Dead or Alive 5 Ultimate Review (PS3)
Publisher Tecmo Koei and developer Team Ninja have already released two versions of Dead or Alive 5. While consoles got the first one with a straight up Dead or Alive 5 release, the PS Vita was given a rehashed version with new modes, a shared trophy list with the PS3, some minor fixes, and cross platform play in Dead or Alive 5 Plus. Now along comes Dead or Alive 5 Ultimate which attempts to take the best of both worlds and release it in a couple of different entry formats.
Dead or Alive 5 Ultimate: Core Fighters is a free-to-play core game with only a handful of fighters and no trophy support but you have the ability to purchase add-on fighters at four bucks a pop. You’ll get access to all of the different modes of the game, with the exception of story mode which runs you another $14.99 USD. If you have played either version of Dead or Alive 5 before, the story is the same, convoluted and confusing mess that both Daniel Bischoff and myself covered in our previous DOA5 reviews. Unlocked titles, costumes, and story mode progress is carried over from Dead or Alive 5 on the PS3 though, so that’s a definite plus.

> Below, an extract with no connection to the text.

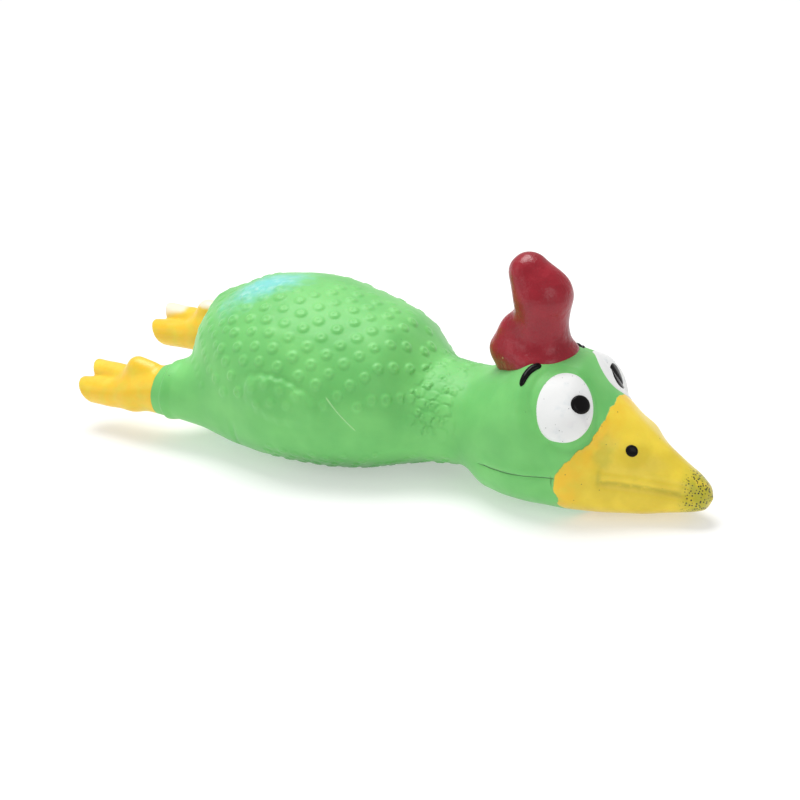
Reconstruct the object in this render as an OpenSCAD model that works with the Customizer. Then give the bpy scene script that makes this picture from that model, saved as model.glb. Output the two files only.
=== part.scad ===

You can buy the full game digitally for $39.99 USD and that will unlock the trophies for you but so will buying the story mode. If you know you’ll only want to use a few of the fighters you could download the core version for free that includes Kasumi, Ayane, Ryu and Hayate and then purchase new characters which, in turn, will also unlock the trophies. I’m not sure if purchasing costumes will unlock the trophies but I will edit this review if/when I get an answer back from the publisher. DOA5U: Core Fighters can compete against players with the retail version in all of the different game modes so there isn’t any real restrictions, other than limited fighters, when deciding which version fits your needs or budget.
Besides fixing known bugs, Dead or Alive 5 Ultimate adds new training modes that were added to the PS Vita version Dead or Alive 5 Plus. The Tutorial is a mode designed to teach you key moves and strategies and can teach you fighter specific strategies to improve your overall techniques. There are forty two separate areas of learning, each with their own subsets of lessons, that can help you be a better fighter. The Combo Challenge is a special training mode designed to teach and allow you to practice fighter specific combos. This is a very useful area for honing your skills with a specific fighter and can give you an edge when playing online. A new gameplay feature, called the Power Launcher and working similar to the Power Blow of DOA5 (that can be used only once per round when the player’s fighter’s health falls below 50%), launches opponents high into the air, allowing more advanced players to follow up with a combo. Returning characters also gain new combos that make them more effective, if you know how to use them.
Some major changes were made to the Tag team gameplay, which now features two-on-two tag battles in online multiplayer. Several of them make the new tag team mode better for competitive play by veteran players, including a restriction to the amount of health that can be recovered by a tagged out fighter. A new tag team specific attack, called the Force Out, knocks the opponent’s current fighter out of the ring and limits the opponent to the other tag partner for a period of time. The game also features many new tag poses and tag throws unique for various tag teams (depending on the characters that were chosen for the team), as well as new taunts. Tag combos and tag juggling add some pretty useful attacks to your stable of fighters, so be sure to figure out what works best if you want to rule the online tag battle world. A new system of Character Points can give you an idea of how good (or in my case how bad) your opponents actually are. You can also see how you and your opponents stack up against players around the world by checking out the leaderboard.
Graphically speaking, this is a damn good looking game. It looked great before, and that was never a complaint, but it’s easy to forget how good a game looked originally. Even on the Vita it looked great, so it shouldn’t come as a surprise that it still looks great on the PS3. The DOA series has always focused on sex appeal with busty models and breast animations that can be adjusted to your liking. You can set these animations to be turned off, a natural look, a DOA look, or the always popular OMG setting. Unlockable and downloadable costumes can make these animations stand out a bit more, it just depends on how much jiggle you want to see when your fighter is kicking some butt.
The audio for the game is OK. It’s not as crisp as I would like, but at least now you can edit the music for the different fighters on your console. While you can’t use custom music off of your hard drive, there is a pretty substantial list of tunes to choose from in-game. Tracks from previous DOA games are included, so for you long time fans of the series, you just might find something from years gone by that you may have forgotten about. The list of songs is long and there should be something for everyone on there.
Dead or Alive 5 Ultimate takes a previously released title back to the gym, worked out some known kinks in its system, adds in some new flavors of game play, pushes the total roster to 29 fighters, takes the best parts from the PS Vita version, and repackages it in a way that should draw in new fans, all the while pleasing long time fans of the series. The free-to-play core model introduces this style of fighting game to a wider audience of gamers that might not be interested otherwise, and that’s always a good thing. Whether or not it’s worth $39.99 for some new characters and gameplay depends on you and how much cash you have in your wallet.